Razão áurea

Por Marina Silva

No dia 13 de maio, comemoramos 124 anos da Lei Áurea, que abolia a escravidão no Brasil. Mas ainda temos trabalho escravo e seguimos acorrentados numa visão de mundo que não saiu do século 19. Há até iniciativas políticas para retroceder em direitos conquistados pelos negros, descendentes dos escravos e herdeiros de uma dívida histórica da nação.

Duas batalhas se dão: uma no Supremo Tribunal Federal e outra no Congresso Nacional. O partido DEM questiona o decreto presidencial que concede aos quilombolas o direito às terras ocupadas historicamente. Ao mesmo tempo, uma proposta de emenda à Constituição pode dar ao Congresso poder sobre demarcações de terras indígenas, de quilombolas e de conservação ambiental. Houve, ainda, o questionamento jurídico das cotas raciais nas universidades, julgadas legais pelo STF.

Surpreendentemente, muitos congressistas, especialmente os da Frente Parlamentar da Agricultura (os mesmos que aprovaram a pior versão do Código Florestal), são contrários ao texto que tramita no Congresso visando condenar e punir a prática de escravidão em empresas rurais e urbanas.
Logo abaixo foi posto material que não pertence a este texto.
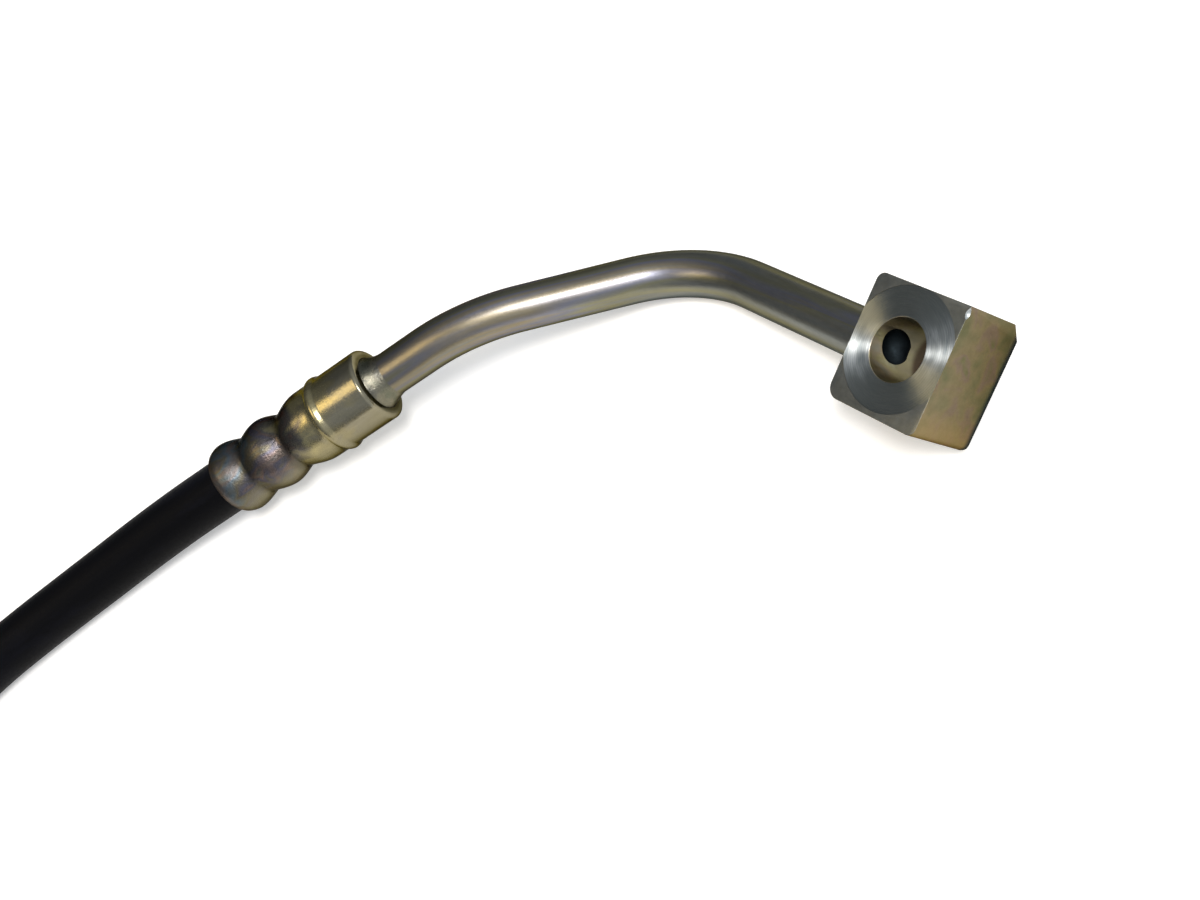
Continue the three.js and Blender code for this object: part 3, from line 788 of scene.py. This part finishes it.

A sensação é que muitos permanecem com a mentalidade dos senhores de engenho do período colonial, com os velhos argumentos de caráter econômico.

Felizmente, a discussão dos temas gerou efeito inverso e deu aos brasileiros a oportunidade de refletir essa questão histórica com ideias fundamentadas e modernas.

Convidado para debater as cotas, o historiador Luiz Felipe de Alencastro demonstrou que o impacto da escravidão no Brasil deformou a sociedade, causando efeitos negativos não só na vida dos africanos, mas na formação de princí-pios éticos que perdurariam por longo tempo e afetariam várias gerações.

A mentalidade escravocrata suplantava as leis. Tratados entre Inglaterra e Portugal, em 1818, e com o Brasil, em 1826, e outra lei brasileira, de 1831, proibiam o comércio de africanos e declaravam livres os cativos introduzidos no país após a proibição. Porém, até 1888, num conluio amplo e espúrio, a escravidão permaneceu. Ainda hoje permanece, como mostram as ações de fiscalização do Ministério do Trabalho.

Ao votar sobre as cotas, os ministros do STF reconheceram que para combater a desigualdade, além do critério social, é preciso agregar o étnico, por razões históricas e por justiça. No julgamento, o STF erigiu um memorial à libertação, gesto corajoso e ainda necessário para libertar aqueles que não veem que a violência simbólica de suas ideias é a alma e o eco da violência física que sofriam os negros nas senzalas.

Quanto ao Congresso, permanece a dúvida sobre o século em que estamos… esperemos que a maioria transite dos velhos tempos da senzala para o terceiro milênio.